In its Concluding Observations on Israel’s sixth periodic report, the Committee expressed concerns regarding a number of detention-related issues including the unprecedented widespread use of administrative detention since 7 October while Israeli settlers are exempted therefrom. Further the Committee raised concerns over Israel’s use of the “Unlawful Combatants Law” to proceed with the “large-scale detention” and enforced disappearance of groups of Palestinian civilians “without a concrete and individualized assessment on their status as alleged unlawful combatants being carried out”. The Committee was also concerned by the severe deterioration of detention conditions in Israeli custody as a result of a “deliberate State policy of collective punishment” and Israel's de facto “policy of organized and widespread torture and ill-treatment during the reporting period that has gravely intensified since 7 October 20233”. The Committee took a particular interest in the high number of Palestinians who died in Israeli custody since 7 October 2023 as a result of the poor conditions of detention.

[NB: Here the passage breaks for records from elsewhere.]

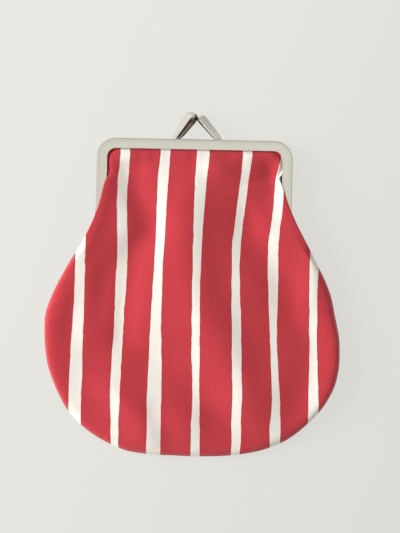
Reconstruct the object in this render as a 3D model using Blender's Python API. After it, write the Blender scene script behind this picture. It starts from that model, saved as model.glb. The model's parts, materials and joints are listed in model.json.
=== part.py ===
# Kiss lock coin purse, lying closed on its back.
# X runs across the purse, +Y towards the clasp, +Z up from the table.
# Two hinged channel frames grip a lined cloth pouch. The shapes are worked out with the middle of
# the frame's top edge at x = 0, y = 0, and height measured from the plane where the two frame
# halves meet. "Drop" is the distance down the purse from that top edge, so y = -drop.
import math

import bmesh
import bpy
import numpy as np

# Frame: two bent channels with their grooves facing the cloth
FRAME_WIDTH = 0.085
FRAME_CORNER = 0.0082
RIM_FACE = 0.0045
HALF_DEPTH = 0.0038
SHEET_METAL = 0.0006
EDGE_ROUND = 0.0008
LIP_ROUND = 0.0002
PARTING_GAP = 0.0003
FRAME_LIFT = 0.0014
CORNER_STEPS = 9
ROUND_STEPS = 4

# Ears at the feet of the arms, and the rivets through them
HINGE_DROP = 0.039
EAR_RADIUS = 0.0036
EAR_THICKNESS = 0.0008
EAR_PROUD = 0.0003
EAR_REACH = 0.009
EAR_LOW_EDGE = 0.00045
EAR_GAP = 0.0003
EAR_CLEARANCE = 0.0006
EAR_STEPS = 18
RIVET_RADIUS = 0.0009
RIVET_HOLE_GAP = 0.00025
RIVET_HEAD_RADIUS = 0.0017
RIVET_HEAD_HEIGHT = 0.0006
RIVET_SEAT_GAP = 0.0002
RIVET_SIDES = 20

# Clasp tabs: tapered channels, leaning past each other over the top rail
TAB_WALL = 0.00045
TAB_CORNER = 0.0003
TAB_SEAT_GAP = 0.0002
TAB_CROSSING = 0.0008
TENON_WIDTH = 0.0016
TENON_DEPTH = 0.0012
TENON_LENGTH = 0.0014
TENON_GAP = 0.0002
BACK_TAB_FOOT = 0.0079
BACK_TAB_NECK = 0.0017
BACK_TAB_HEIGHT = 0.0094
BACK_TAB_DOME = 0.0026
FRONT_TAB_FOOT = 0.0099
FRONT_TAB_NECK = 0.0032
FRONT_TAB_HEIGHT = 0.0086
FRONT_TAB_DOME = 0.0020
TAB_STEPS = 8
DOME_STEPS = 4
# Widths of a tab seen from the front, and the depths of its two flanges, at foot and neck
BACK_TAB_WIDTHS = (0.0027, 0.0054)
BACK_TAB_DEPTHS = (0.0026, 0.0048)
FRONT_TAB_WIDTHS = (0.0028, 0.0036)
FRONT_TAB_DEPTHS = (0.0024, 0.0044)
# Corners of the tab's section as shares of its width and depth: web corner, edge of the long
# flange, edge of the short flange, other web corner
BACK_TAB_SHARES = (((0.0, 0.54), (0.33, 1.0), (1.0, 0.27), (0.7, 0.0)),
                   ((0.0, 0.58), (0.56, 1.0), (1.0, 0.33), (0.63, 0.0)))
FRONT_TAB_SHARES = (((0.0, 0.54), (0.32, 1.0), (1.0, 0.25), (0.73, 0.0)),
                    ((0.0, 0.58), (0.6, 1.0), (1.0, 0.27), (0.78, 0.0)))
# Where the hollow starts and ends along a tab, and how far up the foot's bend reaches
TAB_CAVITY_SHARES = (0.1, 0.94)
TAB_BEND_SHARE = 1 / 3

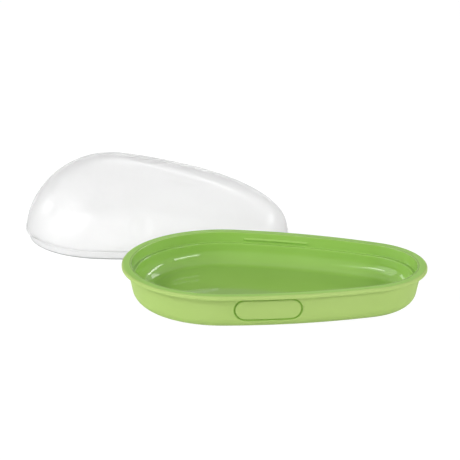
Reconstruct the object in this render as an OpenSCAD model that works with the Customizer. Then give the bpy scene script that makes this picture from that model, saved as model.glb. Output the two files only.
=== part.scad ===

Crucially, Israel’s state policy of collective punishment and torture was identified as forming “part of the actus reus of genocide” against the Palestinian people. The Committee recommended that Israel put an end to these practices, investigate, prosecute and punish all persons responsible for enforced disappearance and provide victims with appropriate redress and compensation.
Regarding torture arising outside custodial settings, the Committee was gravely concerned by a combination of Israel’s practices in the OPT that amounts to the ill-treatment of Palestinians and may amount to torture. This includes the “severe restrictions imposed by Israel on the entry of humanitarian aid into Gaza”, resulting in “catastrophic food insecurity”, as well as the “indiscriminate targeting and destruction of civilians and civilian infrastructure in both the West Bank and Gaza resulting in forced displacement”. The Committee was further concerned that the recent unprecedented increase in acts of violence against Palestinians by Israeli settlers, all the more since “settlers are at times accompanied by members of the Israeli military when attacks are carried out”. Consequently, the Committee called on Israel to “immediately and completely cease all settlement activities in the Occupied Palestinian Territory, including East Jerusalem, in compliance with international law and relevant United Nations resolutions, such as Security Council resolution 2334 (2016) and the findings of the International Court of Justice”.